鈴木 僕はHaKUの(辻村)有記ですね。僕らの世代って、やっていることがカテゴライズされて、計算式が出てきたからもうこれ以上の発見はないって言われがちなんだけど、そう思われるのが嫌なんですね。実際にそうだったら未来もないし。そういう感覚は、彼や僕以外の同世代のミュージシャンは持ってると思いますね。
金野 僕が音楽を聴いてそういう感覚を感じるのは、同世代というわけではないんですけれど、DE DE MOUSE、パスピエ、THE NAMPA BOYSですね。
伊東 僕は同年代で言ったらサッカーの本田圭佑ですね。なぜか時計を両手にするとか、やたら結果を求めるとか、いろんなところに共感する。実際、同年代であれだけ結果を残している人は他にいないですからね。音楽の話じゃなくなっちゃったけど……。
鈴木 うん、でもわかるよ。
伊東 ああいう人には心を打たれるんですよね。
収録曲
- 脱走のシーズン
- 愛唱歌
- おもちゃ体操
- Scrap and Hope
- 生意気なフェレット
- トランスブック
- インスタントスカイ
- 作戦C
- Fun Park
- 踊れマトリョーシカ
- 魂のシルエット
- オカルト
- オイルランプ
3rd Album「ある篝火について」Release Live 2Days at 下北沢GARAGE
対バン編
2013年4月12日(金)
東京都 下北沢GARAGE
LIVE:Prague / THE NAMPA BOYS / The cold tommy
DJ:filipo(髭)/ 大城嘉彦(APOGEE)
ワンマン編
2013年4月13日(土)
東京都 下北沢GARAGE
※ワンマンライブ
Prague(ぷらは)
鈴木雄太(Vo, G)、伊東賢佑(Dr)、金野倫仁(B)による関東出身の3ピースバンド。

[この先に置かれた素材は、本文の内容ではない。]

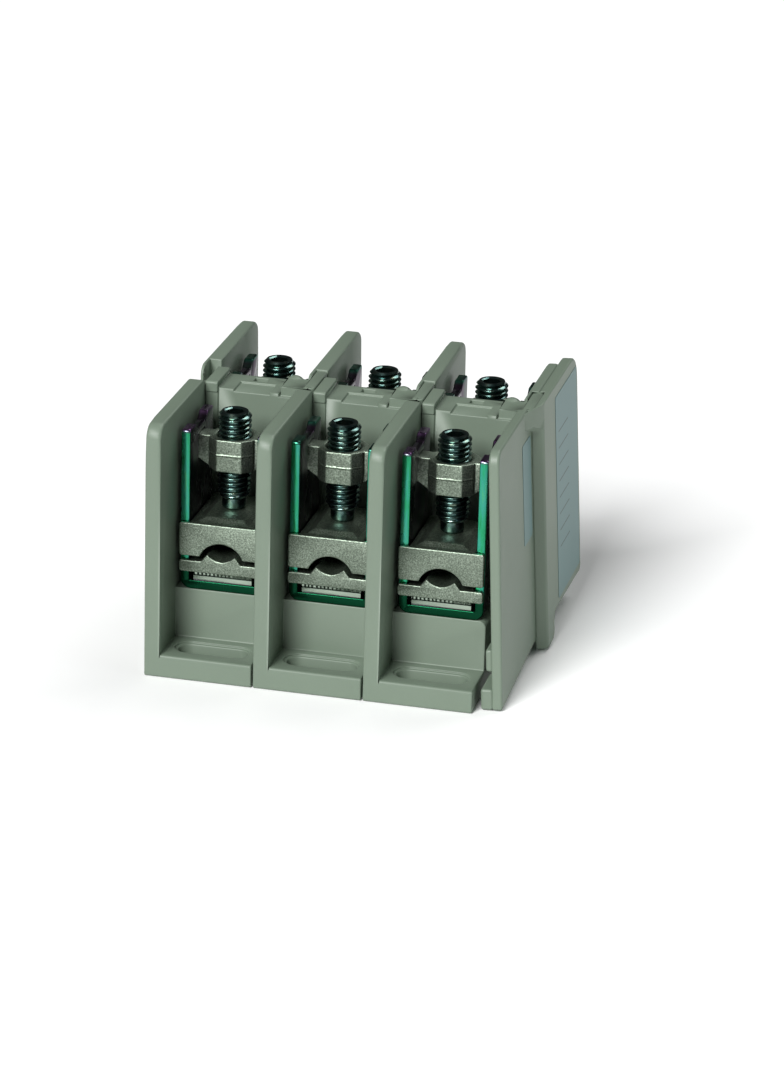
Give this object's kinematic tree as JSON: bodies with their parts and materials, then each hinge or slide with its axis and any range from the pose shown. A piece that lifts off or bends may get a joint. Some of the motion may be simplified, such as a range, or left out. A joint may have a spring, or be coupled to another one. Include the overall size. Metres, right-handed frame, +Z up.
{
  "type": "terminal strip",
  "caption": "Feed-through power terminal block: moulded poles clipped in a row, each with a current bar and a screw-driven prism clamp at front and back, closed by an end plate.",
  "frame": {"origin": "on the mounting surface, in the middle of the row of poles from left to right and from front to back", "axes": "+X along the row towards the end plate, +Y from front to back, +Z up away from the mounting surface"},
  "size_m": [0.1102, 0.1076, 0.078],
  "materials": {
    "housing_moulding": "fine moulded surface, pebble grey",
    "end_plate_moulding": "fine moulded surface, pebble grey",
    "passivated_steel": "zinc plated with an iridescent green and purple passivation",
    "sintered_steel": "matte sintered steel, nickel plated",
    "screw_steel": "dark blue-green zinc plating",
    "plated_copper": "tin plated"
  },
  "bodies": {
    "base": {"housing_1": "housing_moulding", "housing_2": "housing_moulding", "housing_3": "housing_moulding", "end_plate": "end_plate_moulding", "current_bar_1": "plated_copper", "current_bar_2": "plated_copper", "current_bar_3": "plated_copper", "strap_front_1": "passivated_steel", "nut_bridge_front_1": "sintered_steel", "saddle_prism_front_1": "sintered_steel", "strap_rear_1": "passivated_steel", "nut_bridge_rear_1": "sintered_steel", "saddle_prism_rear_1": "sintered_steel", "strap_front_2": "passivated_steel", "nut_bridge_front_2": "sintered_steel", "saddle_prism_front_2": "sintered_steel", "strap_rear_2": "passivated_steel", "nut_bridge_rear_2": "sintered_steel", "saddle_prism_rear_2": "sintered_steel", "strap_front_3": "passivated_steel", "nut_bridge_front_3": "sintered_steel", "saddle_prism_front_3": "sintered_steel", "strap_rear_3": "passivated_steel", "nut_bridge_rear_3": "sintered_steel", "saddle_prism_rear_3": "sintered_steel"},
    "prism_front_1": {"pressure_prism_front_1": "sintered_steel"},
    "screw_front_1": {"clamp_screw_front_1": "screw_steel"},
    "prism_rear_1": {"pressure_prism_rear_1": "sintered_steel"},
    "screw_rear_1": {"clamp_screw_rear_1": "screw_steel"},
    "prism_front_2": {"pressure_prism_front_2": "sintered_steel"},
    "screw_front_2": {"clamp_screw_front_2": "screw_steel"},
    "prism_rear_2": {"pressure_prism_rear_2": "sintered_steel"},
    "screw_rear_2": {"clamp_screw_rear_2": "screw_steel"},
    "prism_front_3": {"pressure_prism_front_3": "sintered_steel"},
    "screw_front_3": {"clamp_screw_front_3": "screw_steel"},
    "prism_rear_3": {"pressure_prism_rear_3": "sintered_steel"},
    "screw_rear_3": {"clamp_screw_rear_3": "screw_steel"}
  },
  "joints": [
    {"name": "prism_lift_front_1", "type": "slide", "parent": "base", "child": "prism_front_1", "axis": [0, 0, 1], "range_m": [-0.0009, 0.0124]},
    {"name": "screw_turn_front_1", "type": "hinge", "parent": "prism_front_1", "child": "screw_front_1", "pos_m": [-0.0307, -0.0251, 0.0448], "axis": [0, 0, 1], "range_deg": [-217, 2977]},
    {"name": "prism_lift_rear_1", "type": "slide", "parent": "base", "child": "prism_rear_1", "axis": [0, 0, 1], "range_m": [-0.0009, 0.0124]},
    {"name": "screw_turn_rear_1", "type": "hinge", "parent": "prism_rear_1", "child": "screw_rear_1", "pos_m": [-0.0307, 0.0251, 0.0448], "axis": [0, 0, 1], "range_deg": [-217, 2977]},
    {"name": "prism_lift_front_2", "type": "slide", "parent": "base", "child": "prism_front_2", "axis": [0, 0, 1], "range_m": [-0.0009, 0.0124]},
    {"name": "screw_turn_front_2", "type": "hinge", "parent": "prism_front_2", "child": "screw_front_2", "pos_m": [0.0023, -0.0251, 0.0448], "axis": [0, 0, 1], "range_deg": [-217, 2977]},
    {"name": "prism_lift_rear_2", "type": "slide", "parent": "base", "child": "prism_rear_2", "axis": [0, 0, 1], "range_m": [-0.0009, 0.0124]},
    {"name": "screw_turn_rear_2", "type": "hinge", "parent": "prism_rear_2", "child": "screw_rear_2", "pos_m": [0.0023, 0.0251, 0.0448], "axis": [0, 0, 1], "range_deg": [-217, 2977]},
    {"name": "prism_lift_front_3", "type": "slide", "parent": "base", "child": "prism_front_3", "axis": [0, 0, 1], "range_m": [-0.0009, 0.0124]},
    {"name": "screw_turn_front_3", "type": "hinge", "parent": "prism_front_3", "child": "screw_front_3", "pos_m": [0.0353, -0.0251, 0.0448], "axis": [0, 0, 1], "range_deg": [-217, 2977]},
    {"name": "prism_lift_rear_3", "type": "slide", "parent": "base", "child": "prism_rear_3", "axis": [0, 0, 1], "range_m": [-0.0009, 0.0124]},
    {"name": "screw_turn_rear_3", "type": "hinge", "parent": "prism_rear_3", "child": "screw_rear_3", "pos_m": [0.0353, 0.0251, 0.0448], "axis": [0, 0, 1], "range_deg": [-217, 2977]}
  ],
  "couplings": [
    {"joint": "screw_turn_front_1", "follows": "prism_lift_front_1", "rad_per_m": 4188.8},
    {"joint": "screw_turn_rear_1", "follows": "prism_lift_rear_1", "rad_per_m": 4188.8},
    {"joint": "screw_turn_front_2", "follows": "prism_lift_front_2", "rad_per_m": 4188.8},
    {"joint": "screw_turn_rear_2", "follows": "prism_lift_rear_2", "rad_per_m": 4188.8},
    {"joint": "screw_turn_front_3", "follows": "prism_lift_front_3", "rad_per_m": 4188.8},
    {"joint": "screw_turn_rear_3", "follows": "prism_lift_rear_3", "rad_per_m": 4188.8}
  ]
}
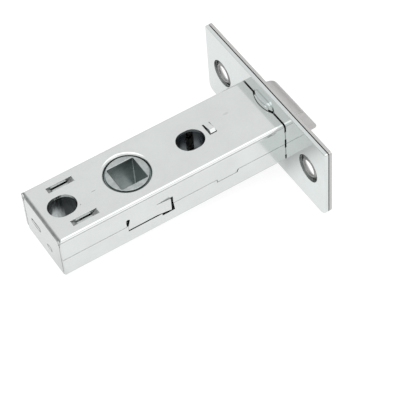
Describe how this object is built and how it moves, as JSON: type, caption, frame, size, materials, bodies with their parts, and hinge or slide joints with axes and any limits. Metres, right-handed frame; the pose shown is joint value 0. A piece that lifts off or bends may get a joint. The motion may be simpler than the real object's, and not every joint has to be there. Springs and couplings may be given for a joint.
{
  "type": "tubular mortice door latch",
  "caption": "Flat mortice door latch: pressed case with a square-holed follower and slots for bolt-through fixing, a double forend and a sprung bevelled bolt drawn in by a yoke.",
  "frame": {"origin": "centre of the square spindle hole, halfway through the case's depth", "axes": "+X out through the forend along the bolt's travel, +Z along the spindle, +Y across the case along the forend's length"},
  "size_m": [0.079, 0.0562, 0.0242],
  "materials": {
    "zinc_plate": "satin bright zinc",
    "satin_plate": "fine satin",
    "spacer_steel": "dull plated",
    "mechanism_steel": "dull plated",
    "guide_nylon": "moulded",
    "cast_zinc": "smooth cast, lightly brushed",
    "spring_steel": "drawn wire",
    "follower_cast": "cast and plated"
  },
  "bodies": {
    "case": {"upper_shell": "zinc_plate", "lower_shell": "zinc_plate", "inner_forend": "zinc_plate", "outer_forend": "satin_plate", "front_ferrule": "spacer_steel", "rear_ferrule": "spacer_steel", "spring_plate": "mechanism_steel", "spring_seat": "mechanism_steel", "guide_pin": "mechanism_steel", "bolt_guide": "guide_nylon", "latch_spring": "spring_steel", "return_spring_near": "spring_steel", "return_spring_far": "spring_steel"},
    "bolt": {"latch_bolt": "cast_zinc", "draw_yoke": "mechanism_steel", "yoke_rivet_near": "mechanism_steel", "yoke_rivet_far": "mechanism_steel"},
    "follower": {"follower": "follower_cast"},
    "slide_near": {"return_slide_near": "mechanism_steel"},
    "slide_far": {"return_slide_far": "mechanism_steel"}
  },
  "joints": [
    {"name": "bolt_slide", "type": "slide", "parent": "case", "child": "bolt", "axis": [-1, 0, 0], "range_m": [0, 0.0095], "stiffness_N_per_m": 960, "springref_m": -0.004, "deforming": ["latch_spring"]},
    {"name": "follower_turn", "type": "hinge", "parent": "case", "child": "follower", "pos_m": [0, 0, 0], "axis": [0, 0, 1], "range_deg": [0, 70]},
    {"name": "far_slide", "type": "slide", "parent": "case", "child": "slide_far", "axis": [-1, 0, 0], "range_m": [0, 0.0095], "stiffness_N_per_m": 1350, "springref_m": -0.0037, "deforming": ["return_spring_far"]},
    {"name": "near_slide", "type": "slide", "parent": "case", "child": "slide_near", "axis": [-1, 0, 0], "range_m": [0, 0.0095], "stiffness_N_per_m": 1350, "springref_m": -0.0037, "deforming": ["return_spring_near"]}
  ],
  "couplings": [
    {"joint": "follower_turn", "follows": "bolt_slide", "rad_per_m": 128.5},
    {"joint": "far_slide", "follows": "bolt_slide", "ratio": 1}
  ]
}
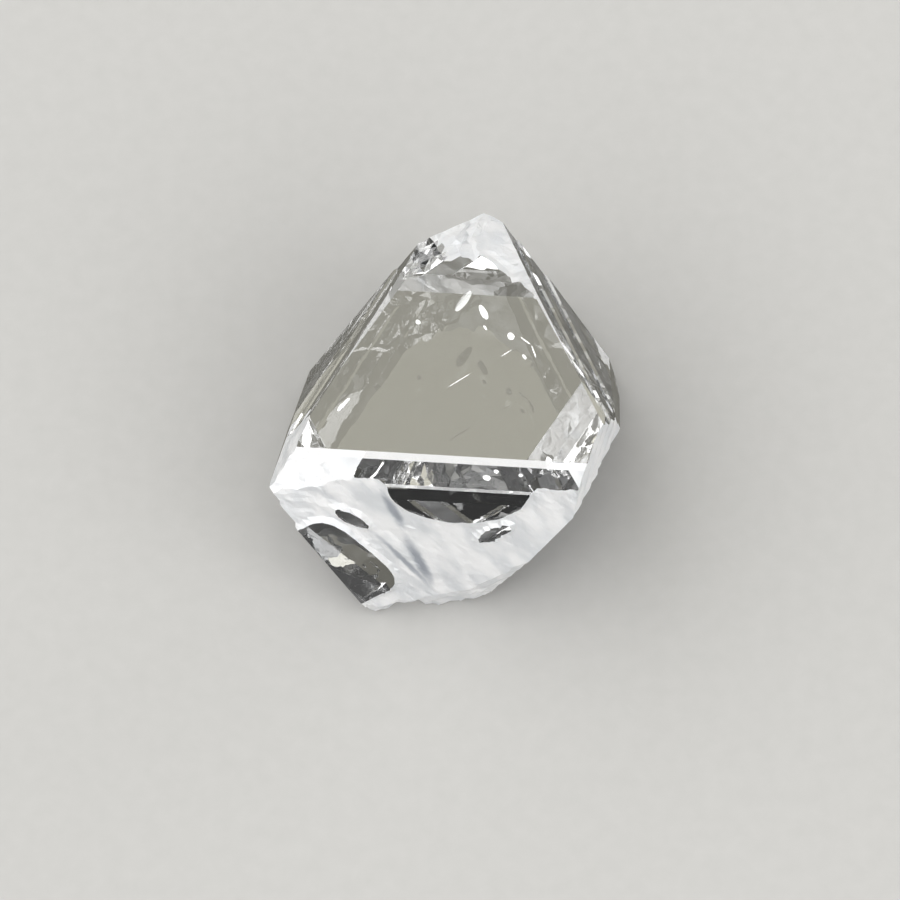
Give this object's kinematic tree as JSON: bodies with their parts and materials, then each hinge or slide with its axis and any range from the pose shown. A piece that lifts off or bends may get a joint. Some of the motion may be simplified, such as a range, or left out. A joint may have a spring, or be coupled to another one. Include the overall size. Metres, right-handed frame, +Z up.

同じ高校で3年間同じクラス、軽音楽部、プライベートも一緒にいた腐れ縁の鈴木雄太と伊東賢佑の2人が、同じ音楽専門学校に進み、2006年に金野倫仁と出会って結成。自主制作盤を2枚出したところでレコード会社の目にとまる。2009年9月9日シングル「Slow Down」でキューンレコード(現キューンミュージック)よりメジャーデビュー。2010年7月には1stアルバム「Perspective」をリリースし、2011年5月には初のミニアルバム「花束」を発表した。同年8月リリースのシングル「バランスドール」はテレビアニメ「銀魂」のエンディングテーマに起用され大きな話題を集めた。10月には2ndアルバム「明け方のメタファー」を発売し、11月から初の全国ツアーを実施。2013年1月に東京・渋谷CLUB QUATTROでレコーディングライブ「プラハの春」を行い、その音源を3月に3rdアルバム「ある篝火について」として発表した。